Furthermore, the central office 110 provides connectivity to a wide
area data network (WAN) 118, which may include connectivity to the
Internet.
[0032] Subscriber Unit
[0033] Referring now to FIG. 2, there is shown a schematic block
diagram of a subscriber unit 102 designed for use in accordance
with the invention. The subscriber unit 102 comprises a radio
frequency transceiver 202 for communicating with the communication
system infrastructure equipment 104, or directly to another
subscriber unit 106, via radio frequency signals over an antenna
203. The operation of the subscriber unit and the transceiver is
controlled by a controller 204. The subscriber unit 102 also
comprises an audio processor 206 which processes audio signals
received from the transceiver to be played over a speaker 208, and
it processes signals received from a microphone 210 to be delivered
to the digital signal processor 222 and/or the transceiver 202. In
one embodiment of the present invention, the audio processor 206
includes a digital to analog and/or an analog to digital converter
(not shown). However, the converter can be a separate module and be
located at other locations within the subscriber unit 102.
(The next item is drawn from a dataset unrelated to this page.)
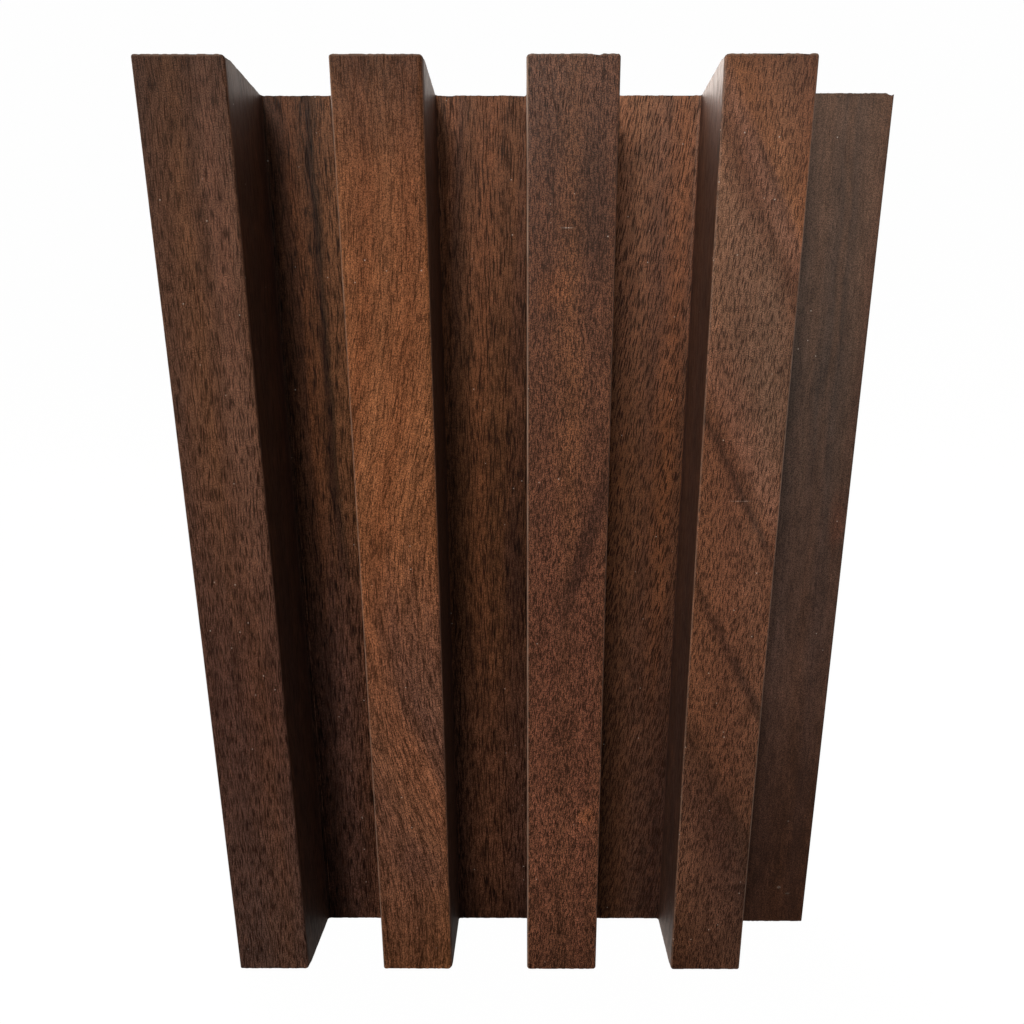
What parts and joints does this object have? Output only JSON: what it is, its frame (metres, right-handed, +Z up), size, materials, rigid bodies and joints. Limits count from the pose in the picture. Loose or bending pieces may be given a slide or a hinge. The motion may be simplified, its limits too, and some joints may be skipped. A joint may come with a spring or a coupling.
{
  "type": "fluted wall panel",
  "caption": "Short length of fluted walnut wall panel: square slats and channels, with a lap flange on one side and a rebate on the other.",
  "frame": {"origin": "middle of the lower sawn end, in the panel's width and thickness", "axes": "+Z up along the slats, +Y out of the flat back towards the wall, so the fluted front faces -Y; +X across the panel towards the lap flange"},
  "size_m": [0.15, 0.026, 0.203],
  "materials": {
    "walnut": "smooth walnut with a low satin finish"
  },
  "bodies": {
    "root": {"fluted_panel": "walnut"}
  },
  "joints": []
}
[0034] The controller 204 operates according to instruction code
disposed in a memory 212 of the subscriber unit. Various modules
214 of code are used for instantiating various functions. To allow
the user to operate the subscriber unit 102, and receive
information from the subscriber unit 102, the subscriber unit 102
comprises a user interface 216, including a display 218, and a
keypad 220. Furthermore, the subscriber unit 102 is provided with a
PTT button 224 for placing the subscriber unit 102 into and out of
talk mode.
[0035] Digital Signal Processor
[0036] The subscriber unit 102 also includes a digital signal
processor ("DSP") 222 that is coupled to the transceiver 202, the
audio processor 206, and is under the control of the controller
204. It should be noted that the DSP 222 can be replaced with a
specialized or a general purpose processor. The DSP 222 receives
digital voice signals from the audio processor 206.
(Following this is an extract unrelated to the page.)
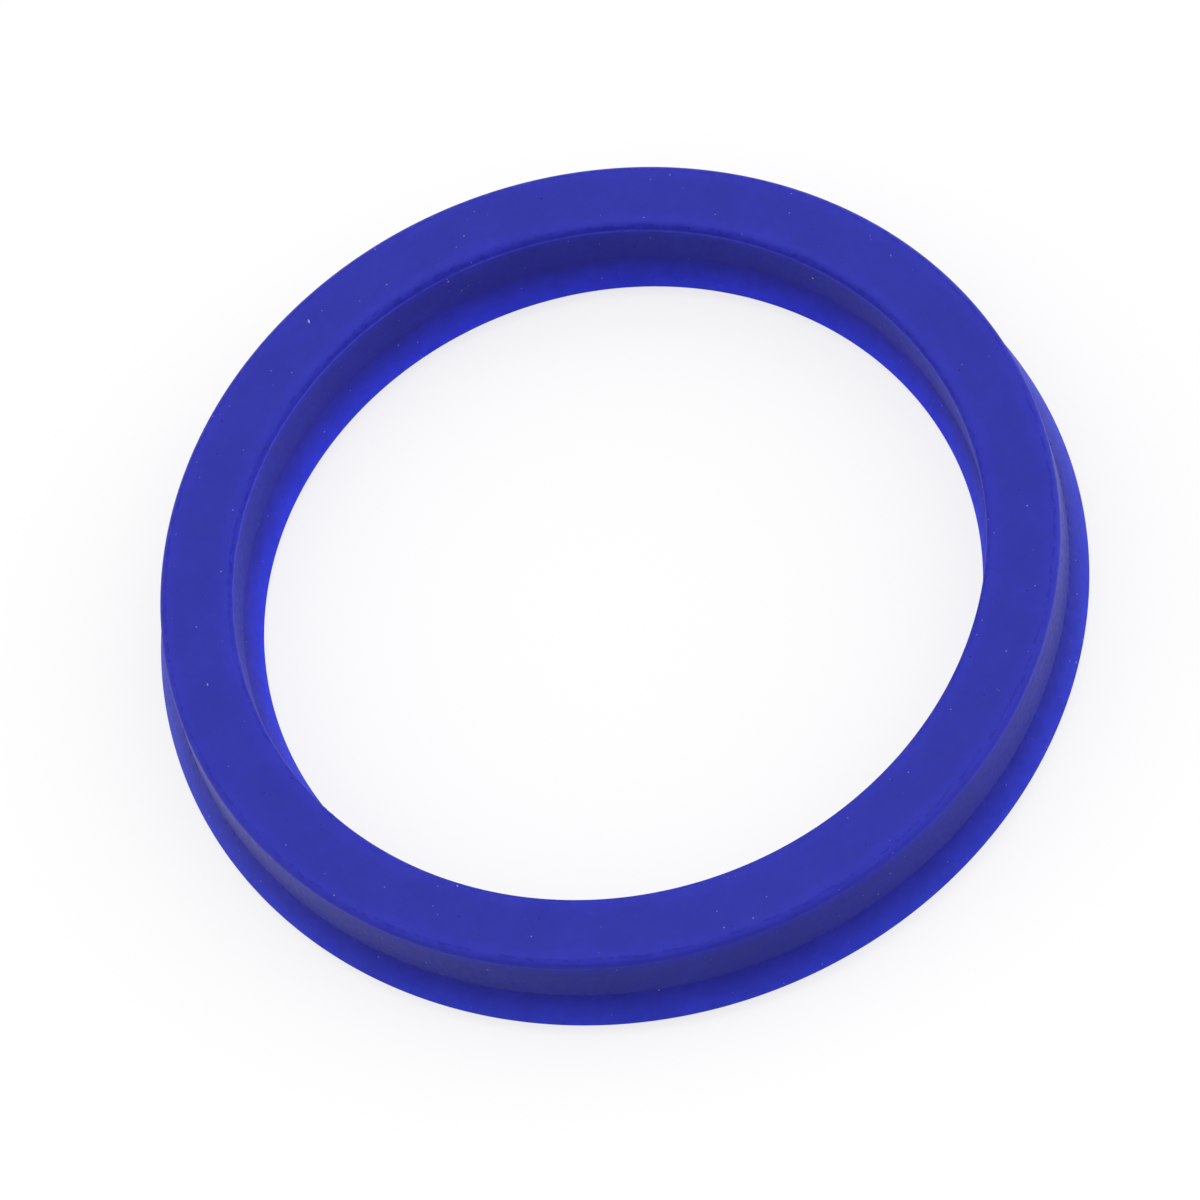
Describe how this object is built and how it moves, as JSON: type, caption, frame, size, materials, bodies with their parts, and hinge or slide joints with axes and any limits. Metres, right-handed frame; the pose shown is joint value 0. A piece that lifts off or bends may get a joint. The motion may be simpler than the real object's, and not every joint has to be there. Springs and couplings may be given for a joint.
{
  "type": "u cup seal",
  "caption": "Ring seal of U section for a hydraulic shaft: solid flat heel and two flared sealing lips parted by a groove, lying lips down.",
  "frame": {"origin": "centre of the ring in the plane of the lips' tips, on which it lies", "axes": "+Z along the ring's axis, from the lips to the heel face; X and Y are any two diameters"},
  "size_m": [0.0498, 0.0498, 0.006],
  "materials": {
    "polyurethane": "smooth satin, moulded, slightly translucent at the lips"
  },
  "bodies": {
    "root": {"u_cup_seal": "polyurethane"}
  },
  "joints": []
}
[0037] The functionality of the DSP 222, as will be explained
below, may be accomplished through hardware, software, or a
combination thereof. The computer instructions may be stored in a
software module 214 in memory 212, some other memory storage device
(not shown), or within a memory in the DSP 222 itself.
[0038] Noise Suppressor
[0039] Referring now to FIG. 3, the main functional blocks of the
DSP 222 are shown. The digital audio signal 300 is fed to a noise
suppressor ("NS") 302. Noise suppressors are known in the art and
function to eliminate or reduce the background noise in an audio
stream. Any noise suppressor can be used as long as it reduces the
level of background noise.
[0040] Voice Activity Detector
[0041] The noise suppressed audio signal is then fed to a voice
activity detector (VAD) 304 and an audio buffer (AB) 306. A VAD is
a device or algorithm that can differentiate speech from other
sounds. A VAD can be implemented in hardware and/or software.
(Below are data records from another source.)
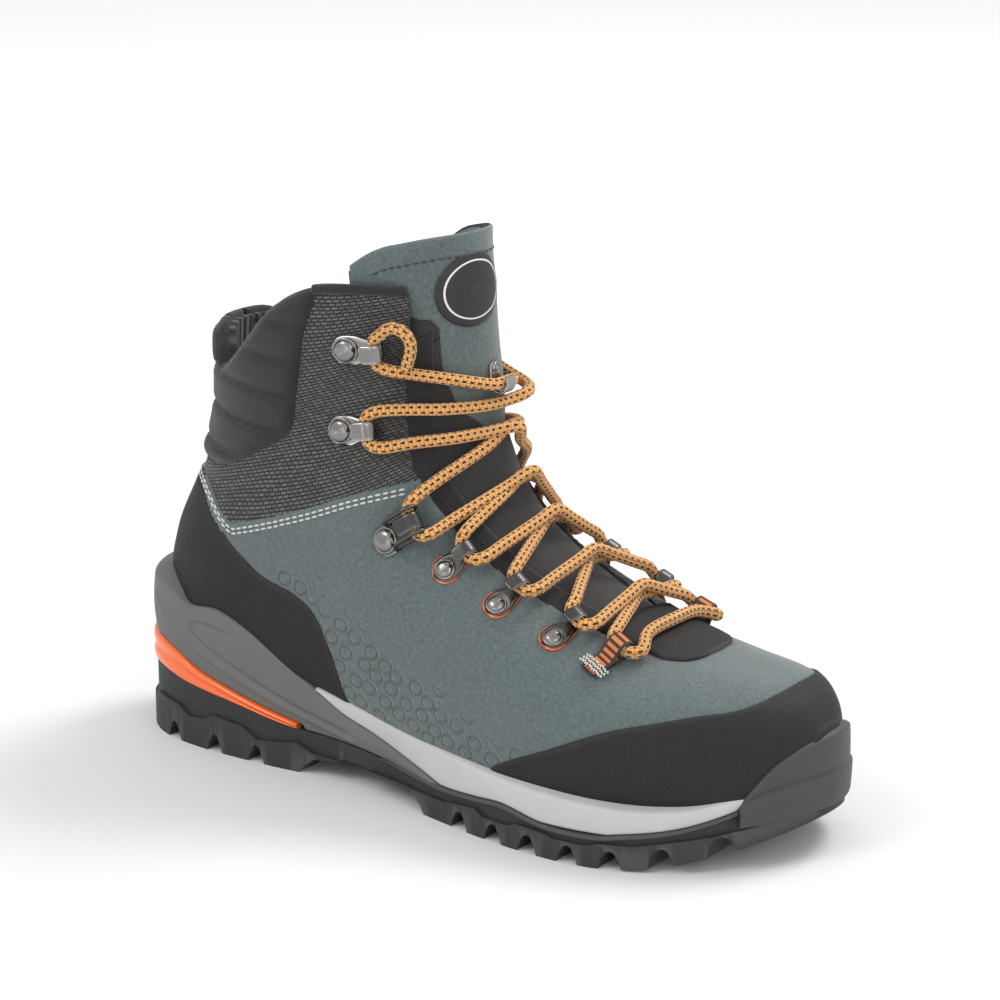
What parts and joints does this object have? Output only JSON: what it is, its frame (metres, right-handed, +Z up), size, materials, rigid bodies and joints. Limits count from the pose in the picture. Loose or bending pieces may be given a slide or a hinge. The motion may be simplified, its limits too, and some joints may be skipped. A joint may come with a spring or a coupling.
{
  "type": "hiking boot",
  "caption": "Ankle-high hiking boot with a lugged sole, rubber rands, padded collar, riveted lacing hooks and a laced, padded tongue.",
  "frame": {"origin": "on the floor, centre of the bounding box seen from above", "axes": "+X to the toe, +Y to the inner side of a right foot, +Z up"},
  "size_m": [0.3, 0.1061, 0.2118],
  "materials": {
    "outsole_rubber": "matt moulded rubber",
    "orange_plastic": "glossy",
    "dark_foam": "smooth moulded foam",
    "pale_foam": "smooth moulded foam",
    "rand_rubber": "fine grained rubber",
    "suede": "napped suede",
    "textile": "embossed textile",
    "softshell": "stretch softshell",
    "gunmetal": "polished dark nickel",
    "lace": "braided",
    "board": "fibre board",
    "steel": "plain",
    "lining": "knitted mesh",
    "footbed": "felt",
    "badge": "moulded",
    "webbing": "woven webbing"
  },
  "bodies": {
    "root": {"outsole": "outsole_rubber", "heel_insert": "orange_plastic", "heel_cup": "dark_foam", "midsole": "pale_foam", "insole_board": "board", "shank": "steel", "heel_counter": "board", "toe_puff": "board", "lining_bootie": "lining", "suede_upper": "suede", "toe_rand": "rand_rubber", "heel_rand": "rand_rubber", "ankle_panel_outer": "textile", "ankle_panel_inner": "textile", "collar_pad": "softshell", "collar_binding_outer": "softshell", "collar_binding_inner": "softshell", "facing_outer": "softshell", "facing_inner": "softshell", "tongue_pad": "softshell", "tongue_face": "suede", "throat_tab": "softshell", "tongue_hook": "gunmetal", "tongue_hook_rivet": "gunmetal", "lace": "lace", "lace_loop_outer": "webbing", "eyelet_lower_outer": "gunmetal", "eyelet_lower_rivet_outer": "gunmetal", "eyelet_middle_outer": "gunmetal", "eyelet_middle_rivet_outer": "gunmetal", "eyelet_upper_outer": "gunmetal", "eyelet_upper_rivet_outer": "gunmetal", "locking_hook_outer": "gunmetal", "locking_hook_rivet_outer": "gunmetal", "speed_hook_lower_outer": "gunmetal", "speed_hook_lower_rivet_outer": "gunmetal", "speed_hook_upper_outer": "gunmetal", "speed_hook_upper_rivet_outer": "gunmetal", "lace_loop_inner": "webbing", "eyelet_lower_inner": "gunmetal", "eyelet_lower_rivet_inner": "gunmetal", "eyelet_middle_inner": "gunmetal", "eyelet_middle_rivet_inner": "gunmetal", "eyelet_upper_inner": "gunmetal", "eyelet_upper_rivet_inner": "gunmetal", "locking_hook_inner": "gunmetal", "locking_hook_rivet_inner": "gunmetal", "speed_hook_lower_inner": "gunmetal", "speed_hook_lower_rivet_inner": "gunmetal", "speed_hook_upper_inner": "gunmetal", "speed_hook_upper_rivet_inner": "gunmetal"},
    "footbed": {"footbed": "footbed"},
    "tongue_top": {"tongue_pad_top": "softshell", "tongue_face_top": "suede", "tongue_badge": "badge"}
  },
  "joints": [
    {"name": "footbed_lift", "type": "hinge", "parent": "root", "child": "footbed", "pos_m": [0.139, 0.0025, 0.031], "axis": [0, 1, 0], "range_deg": [0, 2]},
    {"name": "tongue_flex", "type": "hinge", "parent": "root", "child": "tongue_top", "pos_m": [-0.006, 0.0025, 0.1745], "axis": [0, 1, 0], "range_deg": [-8, 8], "stiffness_Nm_per_rad": 0.2}
  ]
}
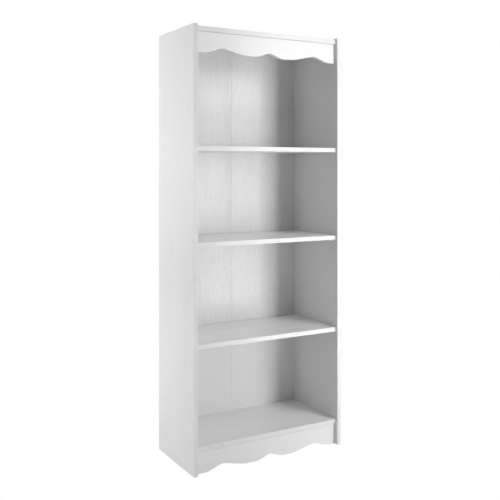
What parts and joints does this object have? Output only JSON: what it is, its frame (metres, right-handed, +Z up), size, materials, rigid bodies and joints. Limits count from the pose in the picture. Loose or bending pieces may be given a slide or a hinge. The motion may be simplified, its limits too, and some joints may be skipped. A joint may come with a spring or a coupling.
{
  "type": "bookcase",
  "caption": "Tall narrow white bookcase with fixed and adjustable shelves, a scalloped valance under the top and a scalloped apron at the base.",
  "frame": {"origin": "on the floor, in the middle of the footprint", "axes": "+Z up along the height, +X to the right seen from the front, +Y to the rear"},
  "size_m": [0.61, 0.3, 1.524],
  "materials": {
    "white_laminate": "satin white foil on particle board",
    "white_rail": "satin white foil on fibreboard",
    "grained_back": "white fibreboard with a faint printed grain",
    "fold_tape": "matt",
    "edge_band": "semi-gloss",
    "zinc_steel": "zinc plated",
    "bracket_steel": "zinc plated",
    "cover_plastic": "matt",
    "pin_plastic": "satin",
    "beech": "bare"
  },
  "bodies": {
    "case": {"left_side_panel": "white_laminate", "right_side_panel": "white_laminate", "top_panel": "white_laminate", "fixed_shelf": "white_laminate", "bottom_shelf": "white_laminate", "top_valance": "white_rail", "base_apron": "white_rail", "back_board_left": "grained_back", "back_board_right": "grained_back", "back_fold_tape": "fold_tape", "left_side_edge_band": "edge_band", "right_side_edge_band": "edge_band", "top_panel_edge_band": "edge_band", "fixed_shelf_edge_band": "edge_band", "bottom_shelf_edge_band": "edge_band", "connecting_screws": "zinc_steel", "corner_block_screws": "zinc_steel", "wall_bracket_screws": "zinc_steel", "back_board_nails": "zinc_steel", "wall_brackets": "bracket_steel", "screw_covers": "cover_plastic", "upper_shelf_pins": "pin_plastic", "lower_shelf_pins": "pin_plastic", "valance_corner_blocks": "pin_plastic", "apron_corner_blocks": "pin_plastic", "shelf_dowels": "beech", "valance_dowels": "beech", "apron_dowels": "beech"},
    "upper_shelf": {"upper_adjustable_shelf": "white_laminate", "upper_adjustable_shelf_edge_band": "edge_band"},
    "lower_shelf": {"lower_adjustable_shelf": "white_laminate", "lower_adjustable_shelf_edge_band": "edge_band"}
  },
  "joints": [
    {"name": "upper_shelf_draw", "type": "slide", "parent": "case", "child": "upper_shelf", "axis": [0, -1, 0], "range_m": [0, 0.29]},
    {"name": "lower_shelf_draw", "type": "slide", "parent": "case", "child": "lower_shelf", "axis": [0, -1, 0], "range_m": [0, 0.29]}
  ]
}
Examples of factors that are considered in identifying speech
characteristics are sound pitch, energy level, and harmonics. One
teaching of a VAD is the commonly assigned U.S. Pat. No. 6,157,906,
issued on Dec. 5, 2000, entitled "Method for Detecting Speech in a
Vocoded Signal," and is hereby incorporated by reference in its
entirety. The VAD 304 will give a speech/no speech decision based
on N audio samples (where N depends on the type of VAD used.) In
one embodiment of the present invention, the VAD 304 outputs a
value that ranges from zero (0) to one (1) depending on the
certainty that the audio signal input to the VAD 304 contains
speech components, where one (1) is the most likely and zero (0) is
the least likely.
[0042] Audio Buffer
[0043] The AB 306 buffers the audio received from the NS 302. The
length of time T that can be buffered can vary from zero (0) msec
to I msec, where the variable "I" can range from any value greater
than zero (0) to infinity. The variable T will be set to cover the
expected delay between the time that speech begins until the time a
transmit channel in the transceiver 202 is open. The lower limit of
zero (0) msec is an ideal condition in which there is zero network
delay and zero (0) VAD 304 delay. The upper limit of I msec is
limited by the memory capacity of the buffer. As will be explained
below, the buffered audio in the AB 306 will be transmitted. While
the AB 306 is transmitting the buffered audio, the AB 306 will
continue to buffer new audio. Therefore, the transmission will be a
continuously buffered audio signal.
[0044] Decision Handler
[0045] Because the VAD 304 may not be 100% accurate, the output of
the VAD 304 is fed to a decision handler ("DH") 308. The DH 308
adds another layer of filtering and decides when a stream of audio
is to be transmitted and when audio already being transmitted
should stop being transmitted because speech is no longer present
in the signal. The DH 308 functions by windowing the last N VAD 304
decisions, where N must be set empirically to determine the best
performance. In one embodiment, the DH 308 looks for a window
containing a minimum number of "1 s" output from the VAD 304 before
transmission will start. Any window can be used and even different
windows can be used when generating a start transmit decision or a
stop transmit decision. Additionally, the DH 308 can be set to look
for outputs of the VAD 304 that range in value depending on the VAD
304 being used and the specifics of the state of the subscriber
unit 102.
[0046] All of the DH 308 parameters will be optimized for two
states of operation: transmit start and transmit stop. For the
transmit start, the DH 308 should generate reliable and fast
triggers while not being fooled by false positives from the VAD
304. For transmit stop, the DH 308 should take into account short
gaps of silence during speech without dropping the transmit channel
while still generating an accurate end of transmit decision.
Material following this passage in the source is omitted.